Övünecek hiçbir meziyeti olmayan insanlar diniyle, vatanıyla, ırkıyla övünür.
Çünkü okuyan ve düşünce üreten insan vatanın her etnik kimlikten, dinî inançtan, cinsel tercihten insanıyla, doğasıyla, hayvanıyla barış ve uyum içinde yaşandığında vatan, öbür türlü cehennem olduğunu bilir.
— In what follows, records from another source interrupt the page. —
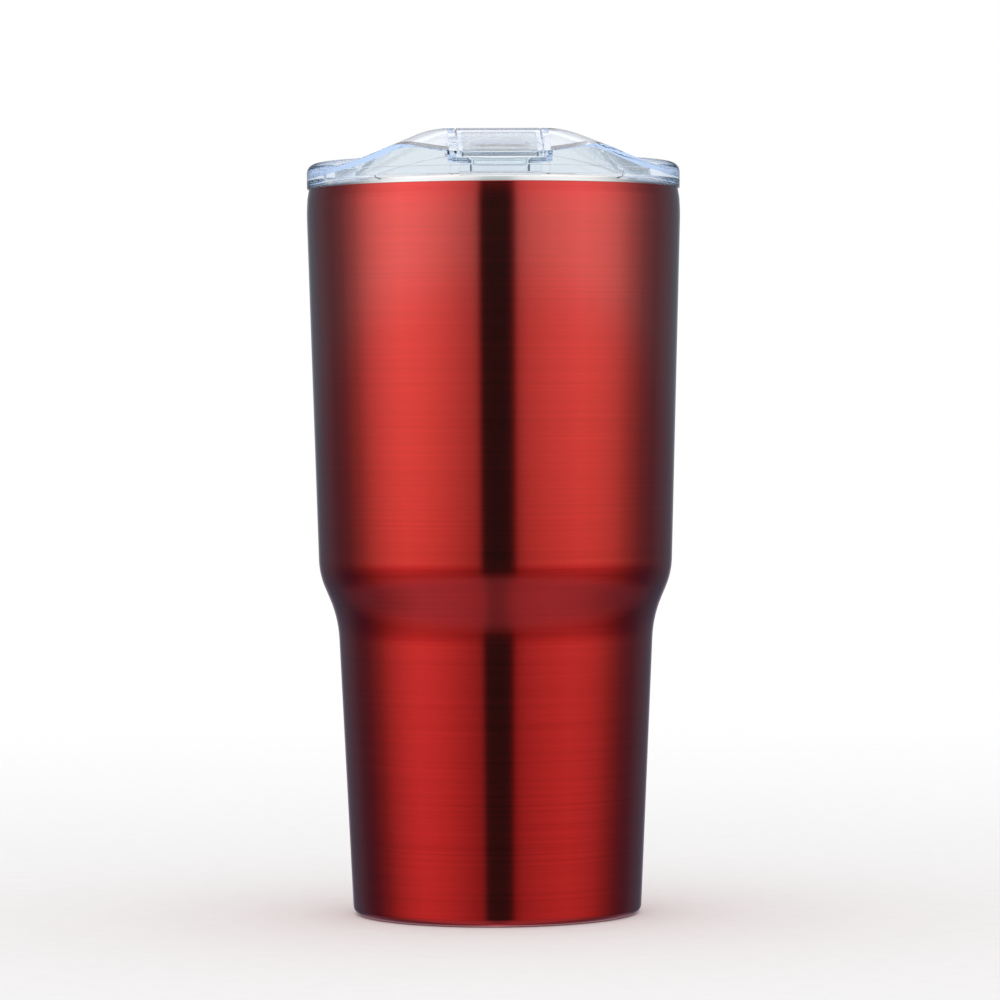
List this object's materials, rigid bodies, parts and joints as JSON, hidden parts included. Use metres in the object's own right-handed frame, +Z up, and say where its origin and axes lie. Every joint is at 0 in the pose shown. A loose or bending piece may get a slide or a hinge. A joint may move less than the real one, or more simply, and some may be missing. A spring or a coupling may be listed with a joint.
{
  "type": "insulated tumbler with lid",
  "caption": "Double-walled steel tumbler with a stepped side, red lacquered outside, and a clear push-in lid with a raised spout and a flip tab.",
  "frame": {"origin": "on the table, at the centre of the ring the cup stands on", "axes": "+Z up along the cup's axis; -Y towards the side with the spout and the flip tab's free end; +X to the right when the spout is in front"},
  "size_m": [0.0954, 0.0954, 0.1989],
  "materials": {
    "red_lacquered_steel": "translucent red lacquer over horizontally brushed stainless steel",
    "bare_steel": "bare stainless steel, polished on the lip and satin inside",
    "copper_foil": "thin bright copper foil",
    "solder_glass": "dark solder glass, fire polished",
    "getter_metal": "dull pressed metal powder",
    "clear_plastic": "clear, faintly blue moulded plastic, glossy",
    "silicone": "translucent white silicone, satin"
  },
  "bodies": {
    "cup": {"outer_shell": "red_lacquered_steel", "liner": "bare_steel", "liner_floor": "bare_steel", "heat_foil": "copper_foil", "base_plate": "bare_steel", "pump_hole_bead": "solder_glass", "getter_cup": "bare_steel", "getter_pellet": "getter_metal", "base_cover": "bare_steel"},
    "lid": {"lid_body": "clear_plastic", "lid_gasket": "silicone"},
    "tab": {"flip_tab": "clear_plastic", "tab_seal": "silicone"}
  },
  "joints": [
    {"name": "lid_lift", "type": "slide", "parent": "cup", "child": "lid", "axis": [0, 0, 1], "range_m": [0, 0.06]},
    {"name": "tab_hinge", "type": "hinge", "parent": "lid", "child": "tab", "pos_m": [0, -0.006, 0.1971], "axis": [-1, 0, 0], "range_deg": [0, 170]}
  ]
}
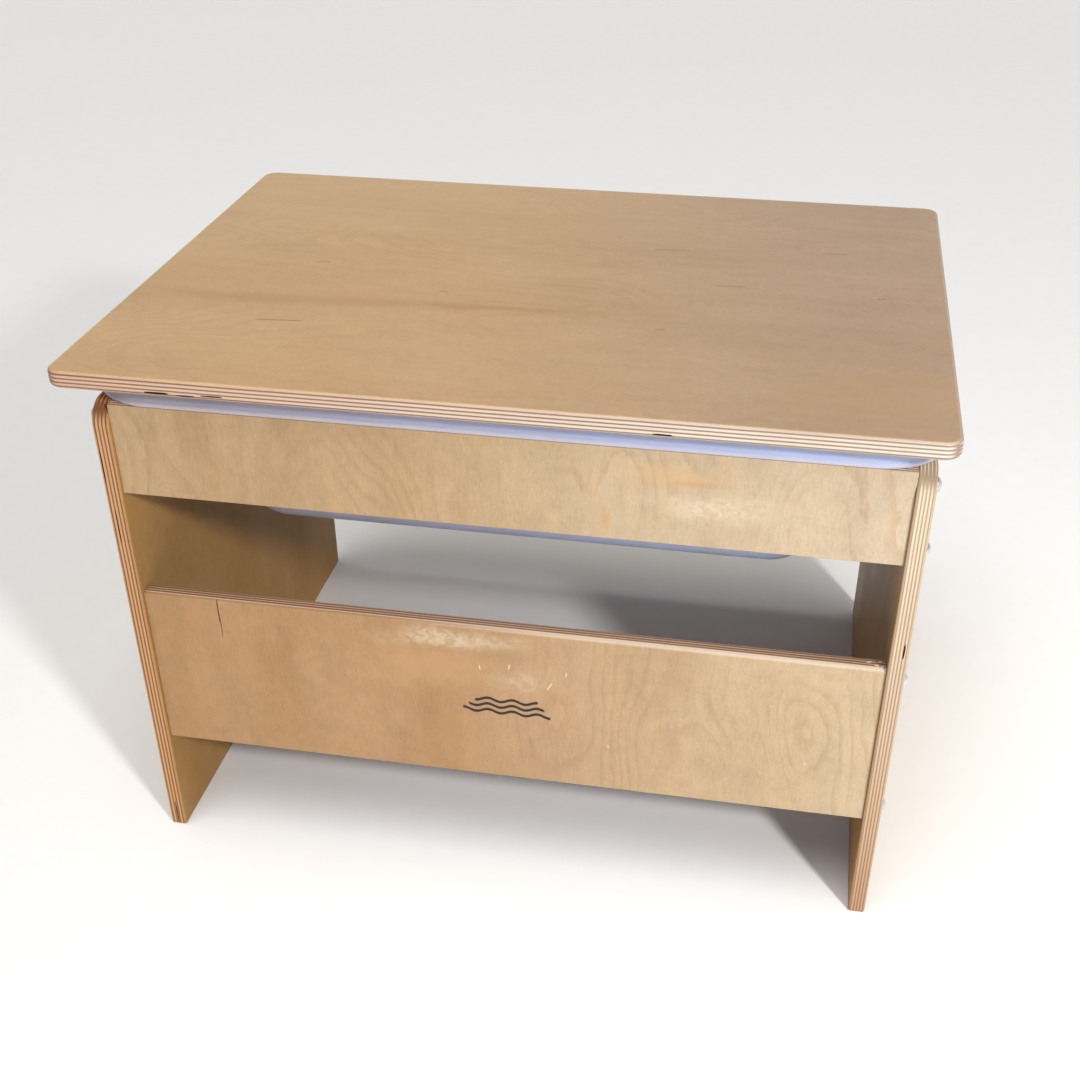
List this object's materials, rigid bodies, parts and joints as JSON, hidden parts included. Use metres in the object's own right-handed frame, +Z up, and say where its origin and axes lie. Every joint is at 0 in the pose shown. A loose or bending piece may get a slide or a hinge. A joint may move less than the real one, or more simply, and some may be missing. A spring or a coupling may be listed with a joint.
{
  "type": "sand and water table",
  "caption": "Low plywood children's table with flat end panels, front and back aprons and lower rails, a lift-out plastic tub hung by its rim, and a lift-off plywood lid.",
  "frame": {"origin": "on the floor, below the middle of the lid (the middle of the whole table's box)", "axes": "+X along the table's length to the right, +Y to the back, +Z up"},
  "size_m": [0.61, 0.45, 0.4202],
  "materials": {
    "frame_plywood": "satin clear lacquer",
    "lid_plywood": "satin clear lacquer",
    "batten_plywood": "satin clear lacquer",
    "tub_plastic": "translucent, lightly frosted",
    "bolt_zinc": "bright zinc",
    "nut_steel": "zinc",
    "screw_steel": "yellow zinc"
  },
  "bodies": {
    "frame": {"left_end_panel": "frame_plywood", "right_end_panel": "frame_plywood", "front_apron": "frame_plywood", "back_apron": "frame_plywood", "front_lower_rail": "frame_plywood", "back_lower_rail": "frame_plywood", "front_apron_bolts": "bolt_zinc", "back_apron_bolts": "bolt_zinc", "front_rail_bolts": "bolt_zinc", "back_rail_bolts": "bolt_zinc", "front_apron_barrel_nuts": "nut_steel", "back_apron_barrel_nuts": "nut_steel", "front_rail_barrel_nuts": "nut_steel", "back_rail_barrel_nuts": "nut_steel"},
    "tub": {"tub": "tub_plastic"},
    "lid": {"lid_board": "lid_plywood", "lid_left_batten": "batten_plywood", "lid_right_batten": "batten_plywood", "left_batten_screws": "screw_steel", "right_batten_screws": "screw_steel"}
  },
  "joints": [
    {"name": "tub_lift", "type": "slide", "parent": "frame", "child": "tub", "axis": [0, 0, 1], "range_m": [0, 0.18]},
    {"name": "lid_lift", "type": "slide", "parent": "tub", "child": "lid", "axis": [0, 0, 1], "range_m": [0, 0.2]}
  ]
}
Hatta sınırsız bir dünya düşü kurar.
Sanat üreten insanın gönül gözü açıktır; insanın seçmediği, sadece tesadüfen içine doğduğu olgularla övünmesinin ne büyük bir cehalet ve aymazlık olduğunu bütün varlığıyla hisseder.
Sevgi üreten, merhametli insan hiçbir toprağın ya da bayrağın insanlara acı vermeye değmeyeceğini, tanrının ise şayet varsa asla böylesine gaddar olamayacağını bilir.
Bütün meziyet sahibi insanlar toprağın insana değil, insanın toprağa ait olduğunun farkındadır ve ona göre yaşarlar.
Irkçılık, milliyetçilik ve dinî fanatizm övünecek hiçbir meziyeti olmayan sevgisiz, merhametsiz, kupkuru yüreklerin ve boş beyinlerin övünç kaynaklarıdır.